RECORDED DATA ->
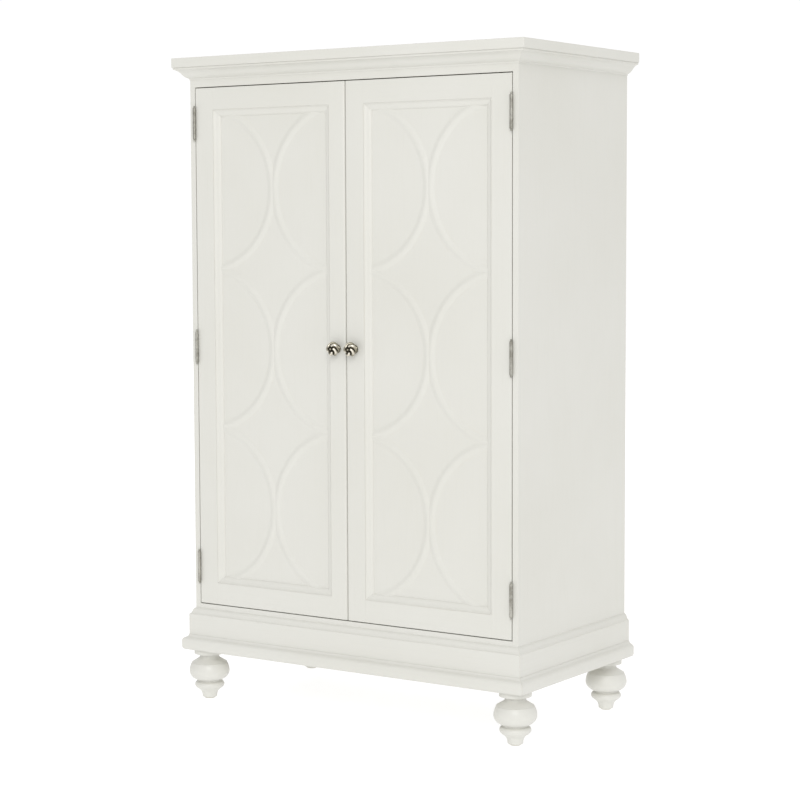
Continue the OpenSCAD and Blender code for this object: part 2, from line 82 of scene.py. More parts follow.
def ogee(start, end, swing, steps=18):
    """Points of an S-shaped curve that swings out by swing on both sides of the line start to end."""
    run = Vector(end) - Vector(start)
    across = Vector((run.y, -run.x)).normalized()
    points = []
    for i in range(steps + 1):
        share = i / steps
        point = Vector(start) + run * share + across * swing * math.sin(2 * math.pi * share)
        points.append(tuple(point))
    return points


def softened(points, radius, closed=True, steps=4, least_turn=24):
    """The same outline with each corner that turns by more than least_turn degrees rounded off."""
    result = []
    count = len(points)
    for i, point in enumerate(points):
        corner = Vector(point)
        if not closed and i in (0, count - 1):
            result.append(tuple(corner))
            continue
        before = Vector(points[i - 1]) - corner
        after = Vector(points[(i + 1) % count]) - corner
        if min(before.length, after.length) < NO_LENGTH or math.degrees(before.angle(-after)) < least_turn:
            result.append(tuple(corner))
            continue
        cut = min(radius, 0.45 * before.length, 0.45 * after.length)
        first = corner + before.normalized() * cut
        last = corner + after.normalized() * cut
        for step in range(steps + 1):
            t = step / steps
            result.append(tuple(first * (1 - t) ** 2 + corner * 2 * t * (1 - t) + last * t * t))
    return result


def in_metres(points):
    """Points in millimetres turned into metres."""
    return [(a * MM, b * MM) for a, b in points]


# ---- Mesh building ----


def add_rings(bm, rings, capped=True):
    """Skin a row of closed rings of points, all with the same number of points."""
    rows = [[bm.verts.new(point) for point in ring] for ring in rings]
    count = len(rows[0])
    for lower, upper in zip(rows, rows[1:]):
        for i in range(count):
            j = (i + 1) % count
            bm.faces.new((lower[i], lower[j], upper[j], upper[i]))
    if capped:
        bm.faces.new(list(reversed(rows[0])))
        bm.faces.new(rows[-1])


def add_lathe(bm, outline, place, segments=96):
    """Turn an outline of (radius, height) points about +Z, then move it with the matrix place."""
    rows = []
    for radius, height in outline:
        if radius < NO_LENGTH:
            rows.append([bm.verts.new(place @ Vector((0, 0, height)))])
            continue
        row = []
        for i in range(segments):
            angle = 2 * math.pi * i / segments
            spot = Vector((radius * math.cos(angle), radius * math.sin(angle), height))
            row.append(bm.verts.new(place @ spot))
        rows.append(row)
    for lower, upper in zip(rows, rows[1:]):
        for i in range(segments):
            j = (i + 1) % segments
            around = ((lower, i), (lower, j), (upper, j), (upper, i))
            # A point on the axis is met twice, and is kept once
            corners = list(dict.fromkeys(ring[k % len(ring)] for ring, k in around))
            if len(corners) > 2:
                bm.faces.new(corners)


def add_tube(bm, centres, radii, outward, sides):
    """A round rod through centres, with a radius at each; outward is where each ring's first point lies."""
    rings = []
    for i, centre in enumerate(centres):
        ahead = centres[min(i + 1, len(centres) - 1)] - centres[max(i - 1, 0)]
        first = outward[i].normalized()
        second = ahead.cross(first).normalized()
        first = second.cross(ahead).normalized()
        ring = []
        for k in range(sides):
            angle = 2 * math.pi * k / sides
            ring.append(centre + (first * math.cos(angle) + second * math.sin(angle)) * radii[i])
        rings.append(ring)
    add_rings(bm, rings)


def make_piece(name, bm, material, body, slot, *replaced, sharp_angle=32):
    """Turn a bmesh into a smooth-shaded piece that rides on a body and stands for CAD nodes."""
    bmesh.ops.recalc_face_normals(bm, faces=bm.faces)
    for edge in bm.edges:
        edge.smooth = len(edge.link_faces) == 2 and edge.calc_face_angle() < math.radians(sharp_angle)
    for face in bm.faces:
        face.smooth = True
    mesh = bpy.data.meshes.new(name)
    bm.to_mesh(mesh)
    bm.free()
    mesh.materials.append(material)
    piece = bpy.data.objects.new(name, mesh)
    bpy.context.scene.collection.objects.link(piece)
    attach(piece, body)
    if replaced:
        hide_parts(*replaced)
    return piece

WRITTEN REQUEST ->
Every line above should be printed again exactly as it stands.

SOLUTION TO THE EXERCISE ->
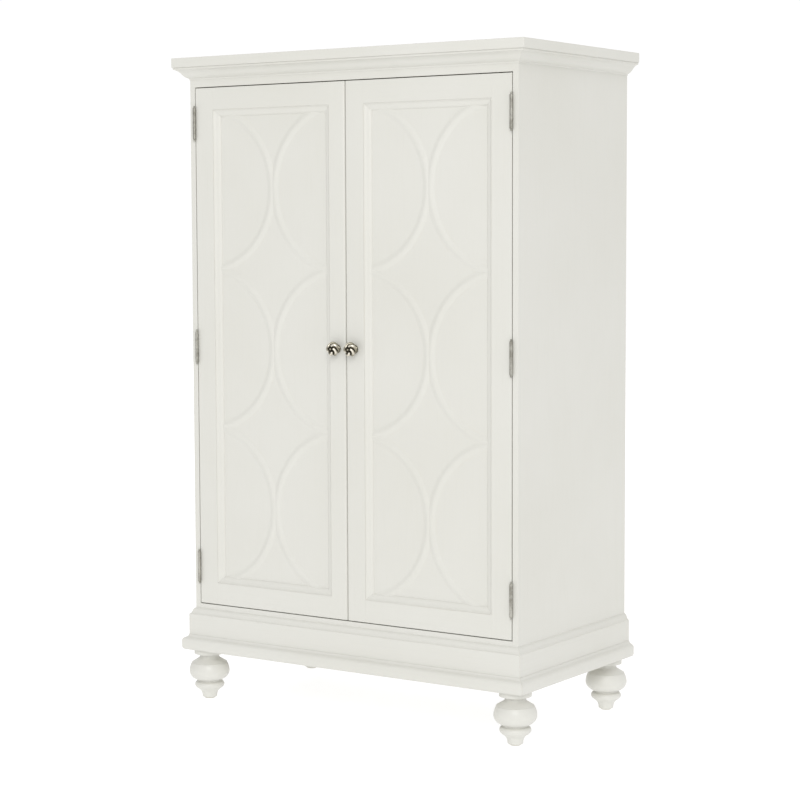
Continue the OpenSCAD and Blender code for this object: part 2, from line 82 of scene.py. More parts follow.
def ogee(start, end, swing, steps=18):
    """Points of an S-shaped curve that swings out by swing on both sides of the line start to end."""
    run = Vector(end) - Vector(start)
    across = Vector((run.y, -run.x)).normalized()
    points = []
    for i in range(steps + 1):
        share = i / steps
        point = Vector(start) + run * share + across * swing * math.sin(2 * math.pi * share)
        points.append(tuple(point))
    return points


def softened(points, radius, closed=True, steps=4, least_turn=24):
    """The same outline with each corner that turns by more than least_turn degrees rounded off."""
    result = []
    count = len(points)
    for i, point in enumerate(points):
        corner = Vector(point)
        if not closed and i in (0, count - 1):
            result.append(tuple(corner))
            continue
        before = Vector(points[i - 1]) - corner
        after = Vector(points[(i + 1) % count]) - corner
        if min(before.length, after.length) < NO_LENGTH or math.degrees(before.angle(-after)) < least_turn:
            result.append(tuple(corner))
            continue
        cut = min(radius, 0.45 * before.length, 0.45 * after.length)
        first = corner + before.normalized() * cut
        last = corner + after.normalized() * cut
        for step in range(steps + 1):
            t = step / steps
            result.append(tuple(first * (1 - t) ** 2 + corner * 2 * t * (1 - t) + last * t * t))
    return result


def in_metres(points):
    """Points in millimetres turned into metres."""
    return [(a * MM, b * MM) for a, b in points]


# ---- Mesh building ----


def add_rings(bm, rings, capped=True):
    """Skin a row of closed rings of points, all with the same number of points."""
    rows = [[bm.verts.new(point) for point in ring] for ring in rings]
    count = len(rows[0])
    for lower, upper in zip(rows, rows[1:]):
        for i in range(count):
            j = (i + 1) % count
            bm.faces.new((lower[i], lower[j], upper[j], upper[i]))
    if capped:
        bm.faces.new(list(reversed(rows[0])))
        bm.faces.new(rows[-1])


def add_lathe(bm, outline, place, segments=96):
    """Turn an outline of (radius, height) points about +Z, then move it with the matrix place."""
    rows = []
    for radius, height in outline:
        if radius < NO_LENGTH:
            rows.append([bm.verts.new(place @ Vector((0, 0, height)))])
            continue
        row = []
        for i in range(segments):
            angle = 2 * math.pi * i / segments
            spot = Vector((radius * math.cos(angle), radius * math.sin(angle), height))
            row.append(bm.verts.new(place @ spot))
        rows.append(row)
    for lower, upper in zip(rows, rows[1:]):
        for i in range(segments):
            j = (i + 1) % segments
            around = ((lower, i), (lower, j), (upper, j), (upper, i))
            # A point on the axis is met twice, and is kept once
            corners = list(dict.fromkeys(ring[k % len(ring)] for ring, k in around))
            if len(corners) > 2:
                bm.faces.new(corners)


def add_tube(bm, centres, radii, outward, sides):
    """A round rod through centres, with a radius at each; outward is where each ring's first point lies."""
    rings = []
    for i, centre in enumerate(centres):
        ahead = centres[min(i + 1, len(centres) - 1)] - centres[max(i - 1, 0)]
        first = outward[i].normalized()
        second = ahead.cross(first).normalized()
        first = second.cross(ahead).normalized()
        ring = []
        for k in range(sides):
            angle = 2 * math.pi * k / sides
            ring.append(centre + (first * math.cos(angle) + second * math.sin(angle)) * radii[i])
        rings.append(ring)
    add_rings(bm, rings)


def make_piece(name, bm, material, body, slot, *replaced, sharp_angle=32):
    """Turn a bmesh into a smooth-shaded piece that rides on a body and stands for CAD nodes."""
    bmesh.ops.recalc_face_normals(bm, faces=bm.faces)
    for edge in bm.edges:
        edge.smooth = len(edge.link_faces) == 2 and edge.calc_face_angle() < math.radians(sharp_angle)
    for face in bm.faces:
        face.smooth = True
    mesh = bpy.data.meshes.new(name)
    bm.to_mesh(mesh)
    bm.free()
    mesh.materials.append(material)
    piece = bpy.data.objects.new(name, mesh)
    bpy.context.scene.collection.objects.link(piece)
    attach(piece, body)
    if replaced:
        hide_parts(*replaced)
    return piece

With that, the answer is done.